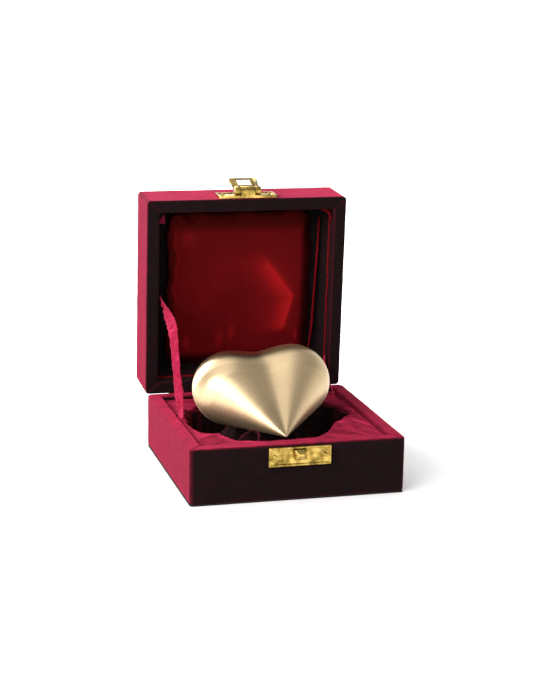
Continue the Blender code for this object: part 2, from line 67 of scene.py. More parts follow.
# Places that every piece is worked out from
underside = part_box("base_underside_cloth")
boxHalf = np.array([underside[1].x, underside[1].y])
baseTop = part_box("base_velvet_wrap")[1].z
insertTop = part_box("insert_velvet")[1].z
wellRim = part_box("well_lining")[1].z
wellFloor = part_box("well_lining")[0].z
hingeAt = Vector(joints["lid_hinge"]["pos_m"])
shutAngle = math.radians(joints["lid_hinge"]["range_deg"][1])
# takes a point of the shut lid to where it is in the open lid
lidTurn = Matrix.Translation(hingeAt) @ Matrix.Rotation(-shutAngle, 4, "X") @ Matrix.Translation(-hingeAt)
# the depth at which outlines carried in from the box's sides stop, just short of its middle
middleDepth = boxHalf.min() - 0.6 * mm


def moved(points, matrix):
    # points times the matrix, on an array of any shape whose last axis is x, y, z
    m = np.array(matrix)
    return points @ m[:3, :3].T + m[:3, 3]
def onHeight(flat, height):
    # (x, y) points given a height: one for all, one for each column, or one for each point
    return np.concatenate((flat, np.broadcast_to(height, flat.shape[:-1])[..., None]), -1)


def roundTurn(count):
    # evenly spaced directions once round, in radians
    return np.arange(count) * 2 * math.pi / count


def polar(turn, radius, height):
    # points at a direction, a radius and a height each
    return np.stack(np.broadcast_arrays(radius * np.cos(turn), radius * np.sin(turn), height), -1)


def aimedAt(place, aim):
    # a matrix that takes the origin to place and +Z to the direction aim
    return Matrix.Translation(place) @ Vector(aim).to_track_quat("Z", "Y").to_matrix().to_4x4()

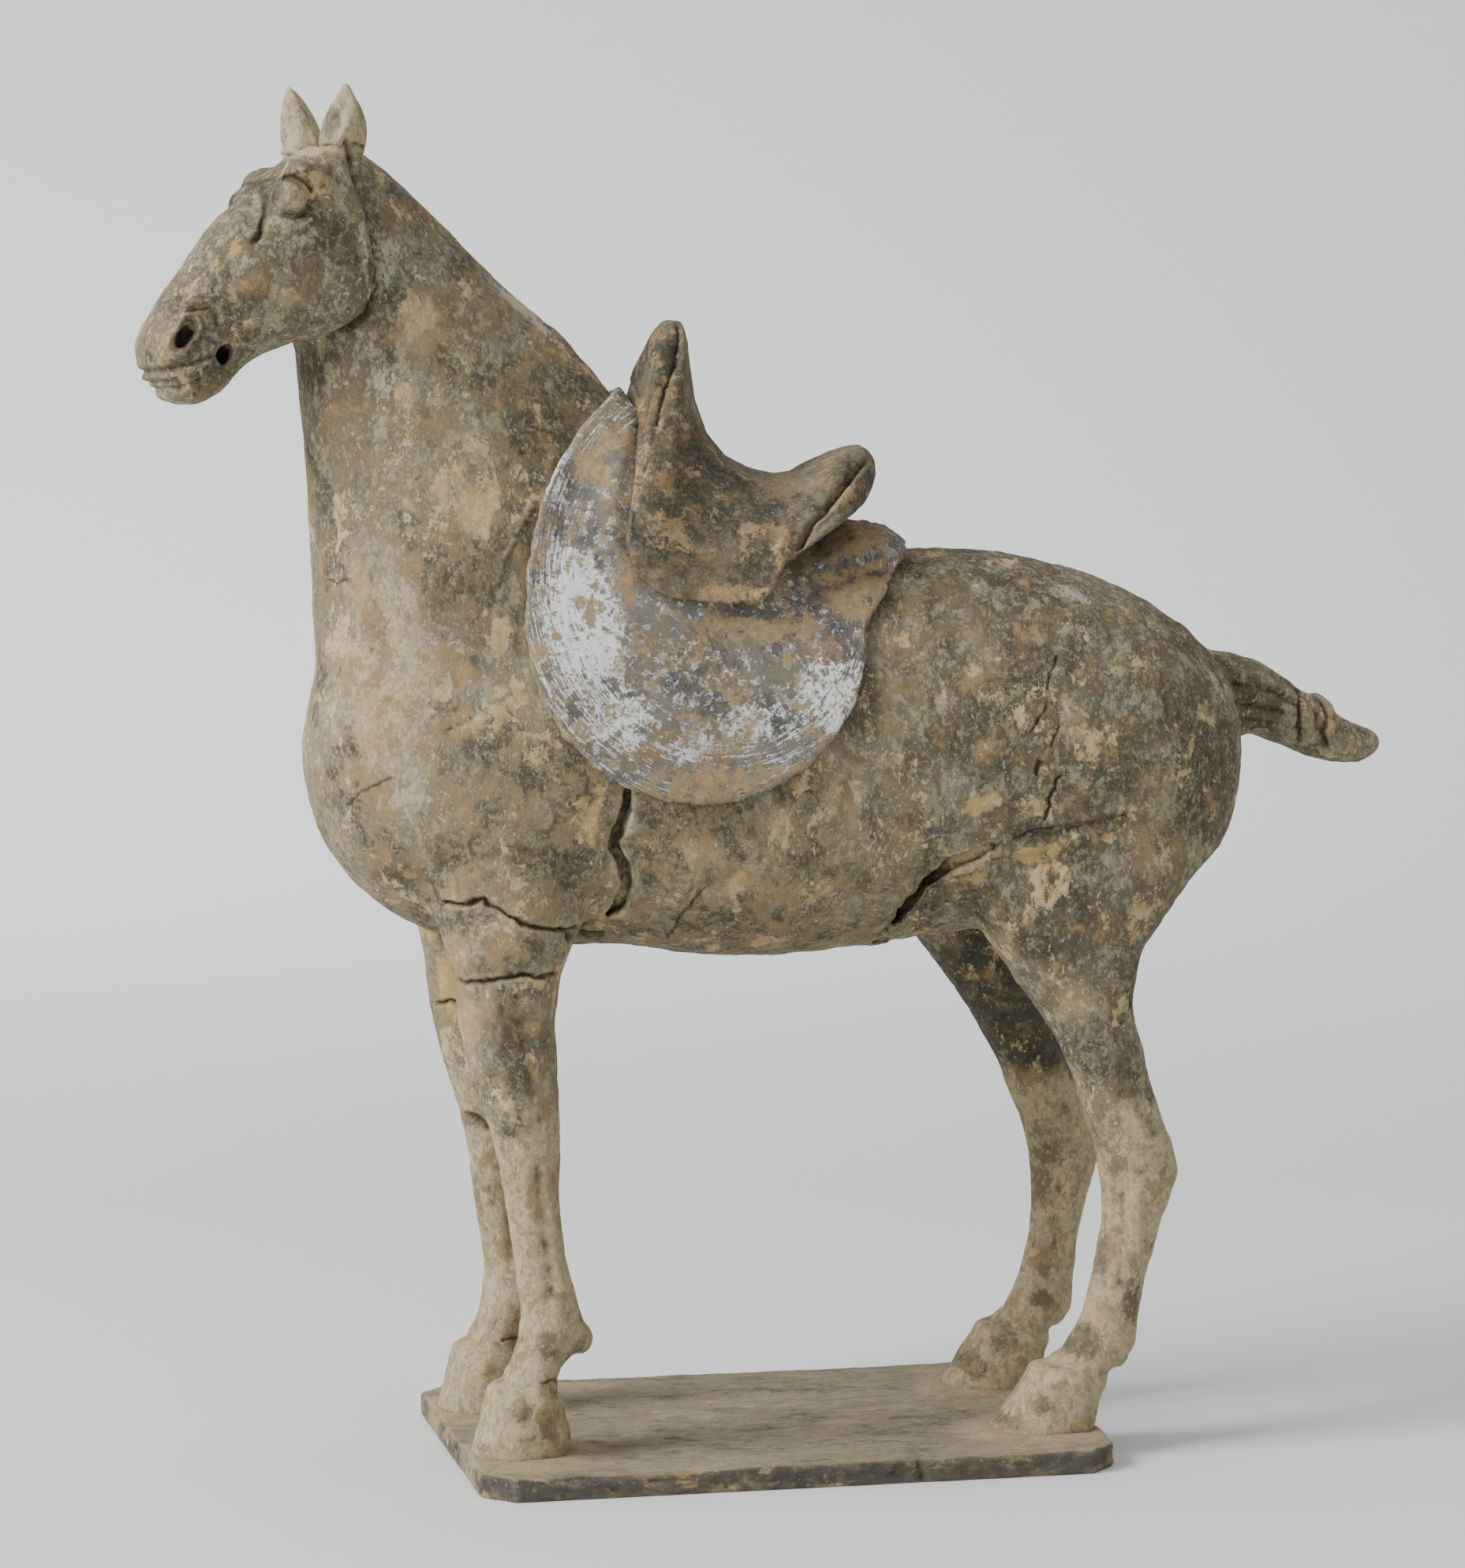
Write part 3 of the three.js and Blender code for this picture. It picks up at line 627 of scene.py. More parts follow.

• • • •

* [Requirement]:
Please output the entries above, every line exactly as it reads.

* [Expected answer]:
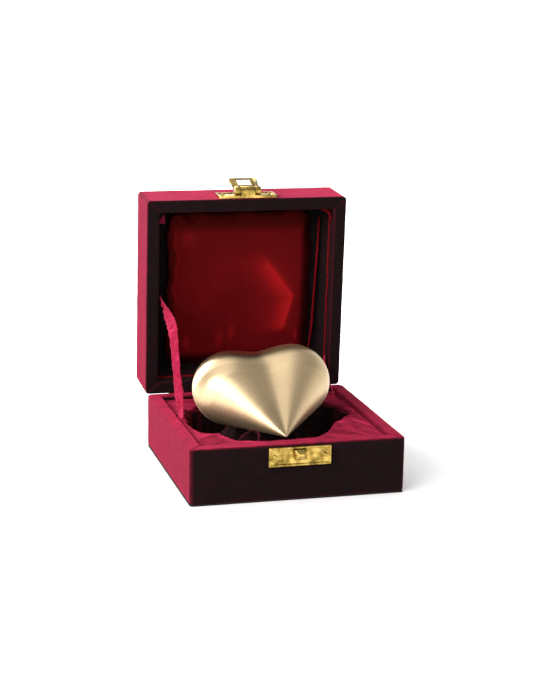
Continue the Blender code for this object: part 2, from line 67 of scene.py. More parts follow.
# Places that every piece is worked out from
underside = part_box("base_underside_cloth")
boxHalf = np.array([underside[1].x, underside[1].y])
baseTop = part_box("base_velvet_wrap")[1].z
insertTop = part_box("insert_velvet")[1].z
wellRim = part_box("well_lining")[1].z
wellFloor = part_box("well_lining")[0].z
hingeAt = Vector(joints["lid_hinge"]["pos_m"])
shutAngle = math.radians(joints["lid_hinge"]["range_deg"][1])
# takes a point of the shut lid to where it is in the open lid
lidTurn = Matrix.Translation(hingeAt) @ Matrix.Rotation(-shutAngle, 4, "X") @ Matrix.Translation(-hingeAt)
# the depth at which outlines carried in from the box's sides stop, just short of its middle
middleDepth = boxHalf.min() - 0.6 * mm


def moved(points, matrix):
    # points times the matrix, on an array of any shape whose last axis is x, y, z
    m = np.array(matrix)
    return points @ m[:3, :3].T + m[:3, 3]
def onHeight(flat, height):
    # (x, y) points given a height: one for all, one for each column, or one for each point
    return np.concatenate((flat, np.broadcast_to(height, flat.shape[:-1])[..., None]), -1)


def roundTurn(count):
    # evenly spaced directions once round, in radians
    return np.arange(count) * 2 * math.pi / count


def polar(turn, radius, height):
    # points at a direction, a radius and a height each
    return np.stack(np.broadcast_arrays(radius * np.cos(turn), radius * np.sin(turn), height), -1)


def aimedAt(place, aim):
    # a matrix that takes the origin to place and +Z to the direction aim
    return Matrix.Translation(place) @ Vector(aim).to_track_quat("Z", "Y").to_matrix().to_4x4()

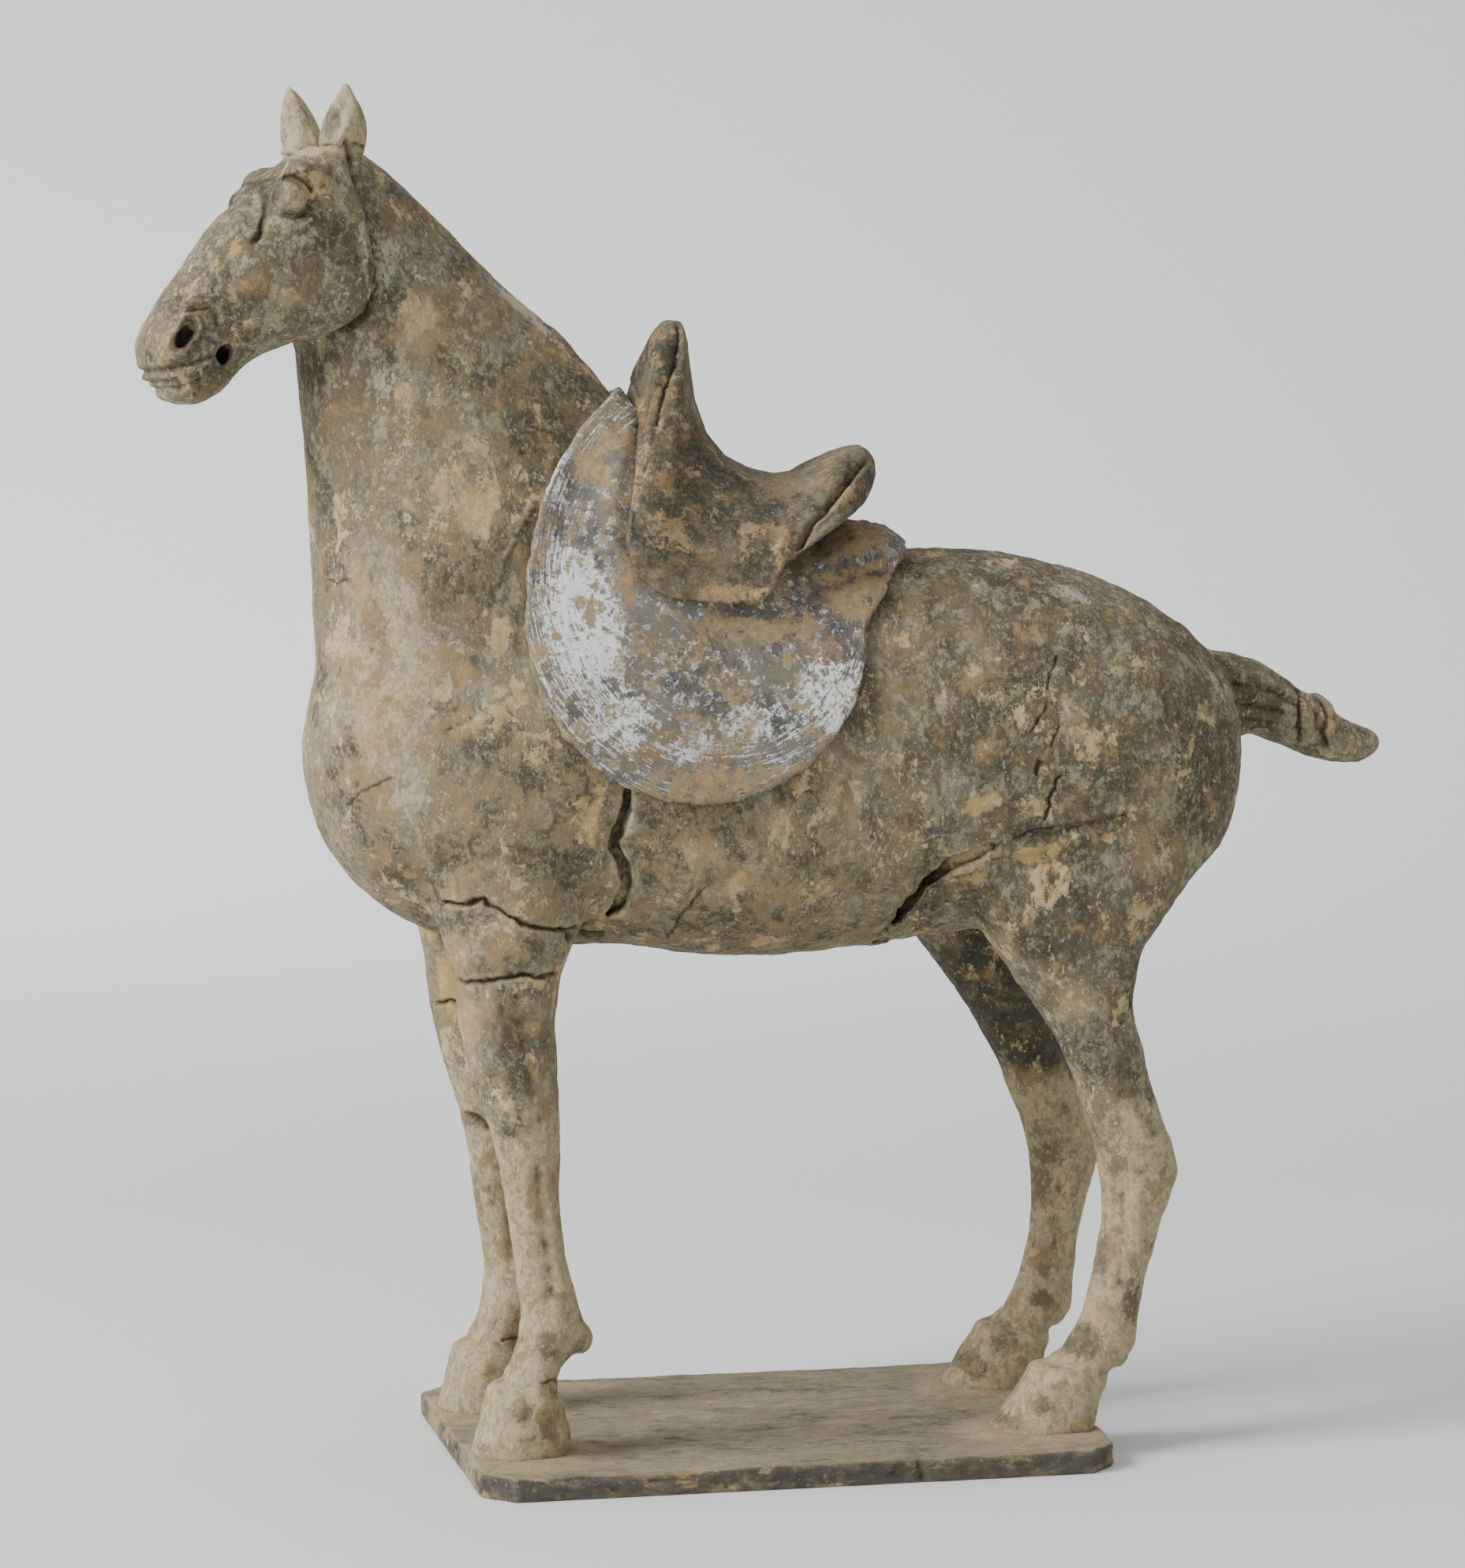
Write part 3 of the three.js and Blender code for this picture. It picks up at line 627 of scene.py. More parts follow.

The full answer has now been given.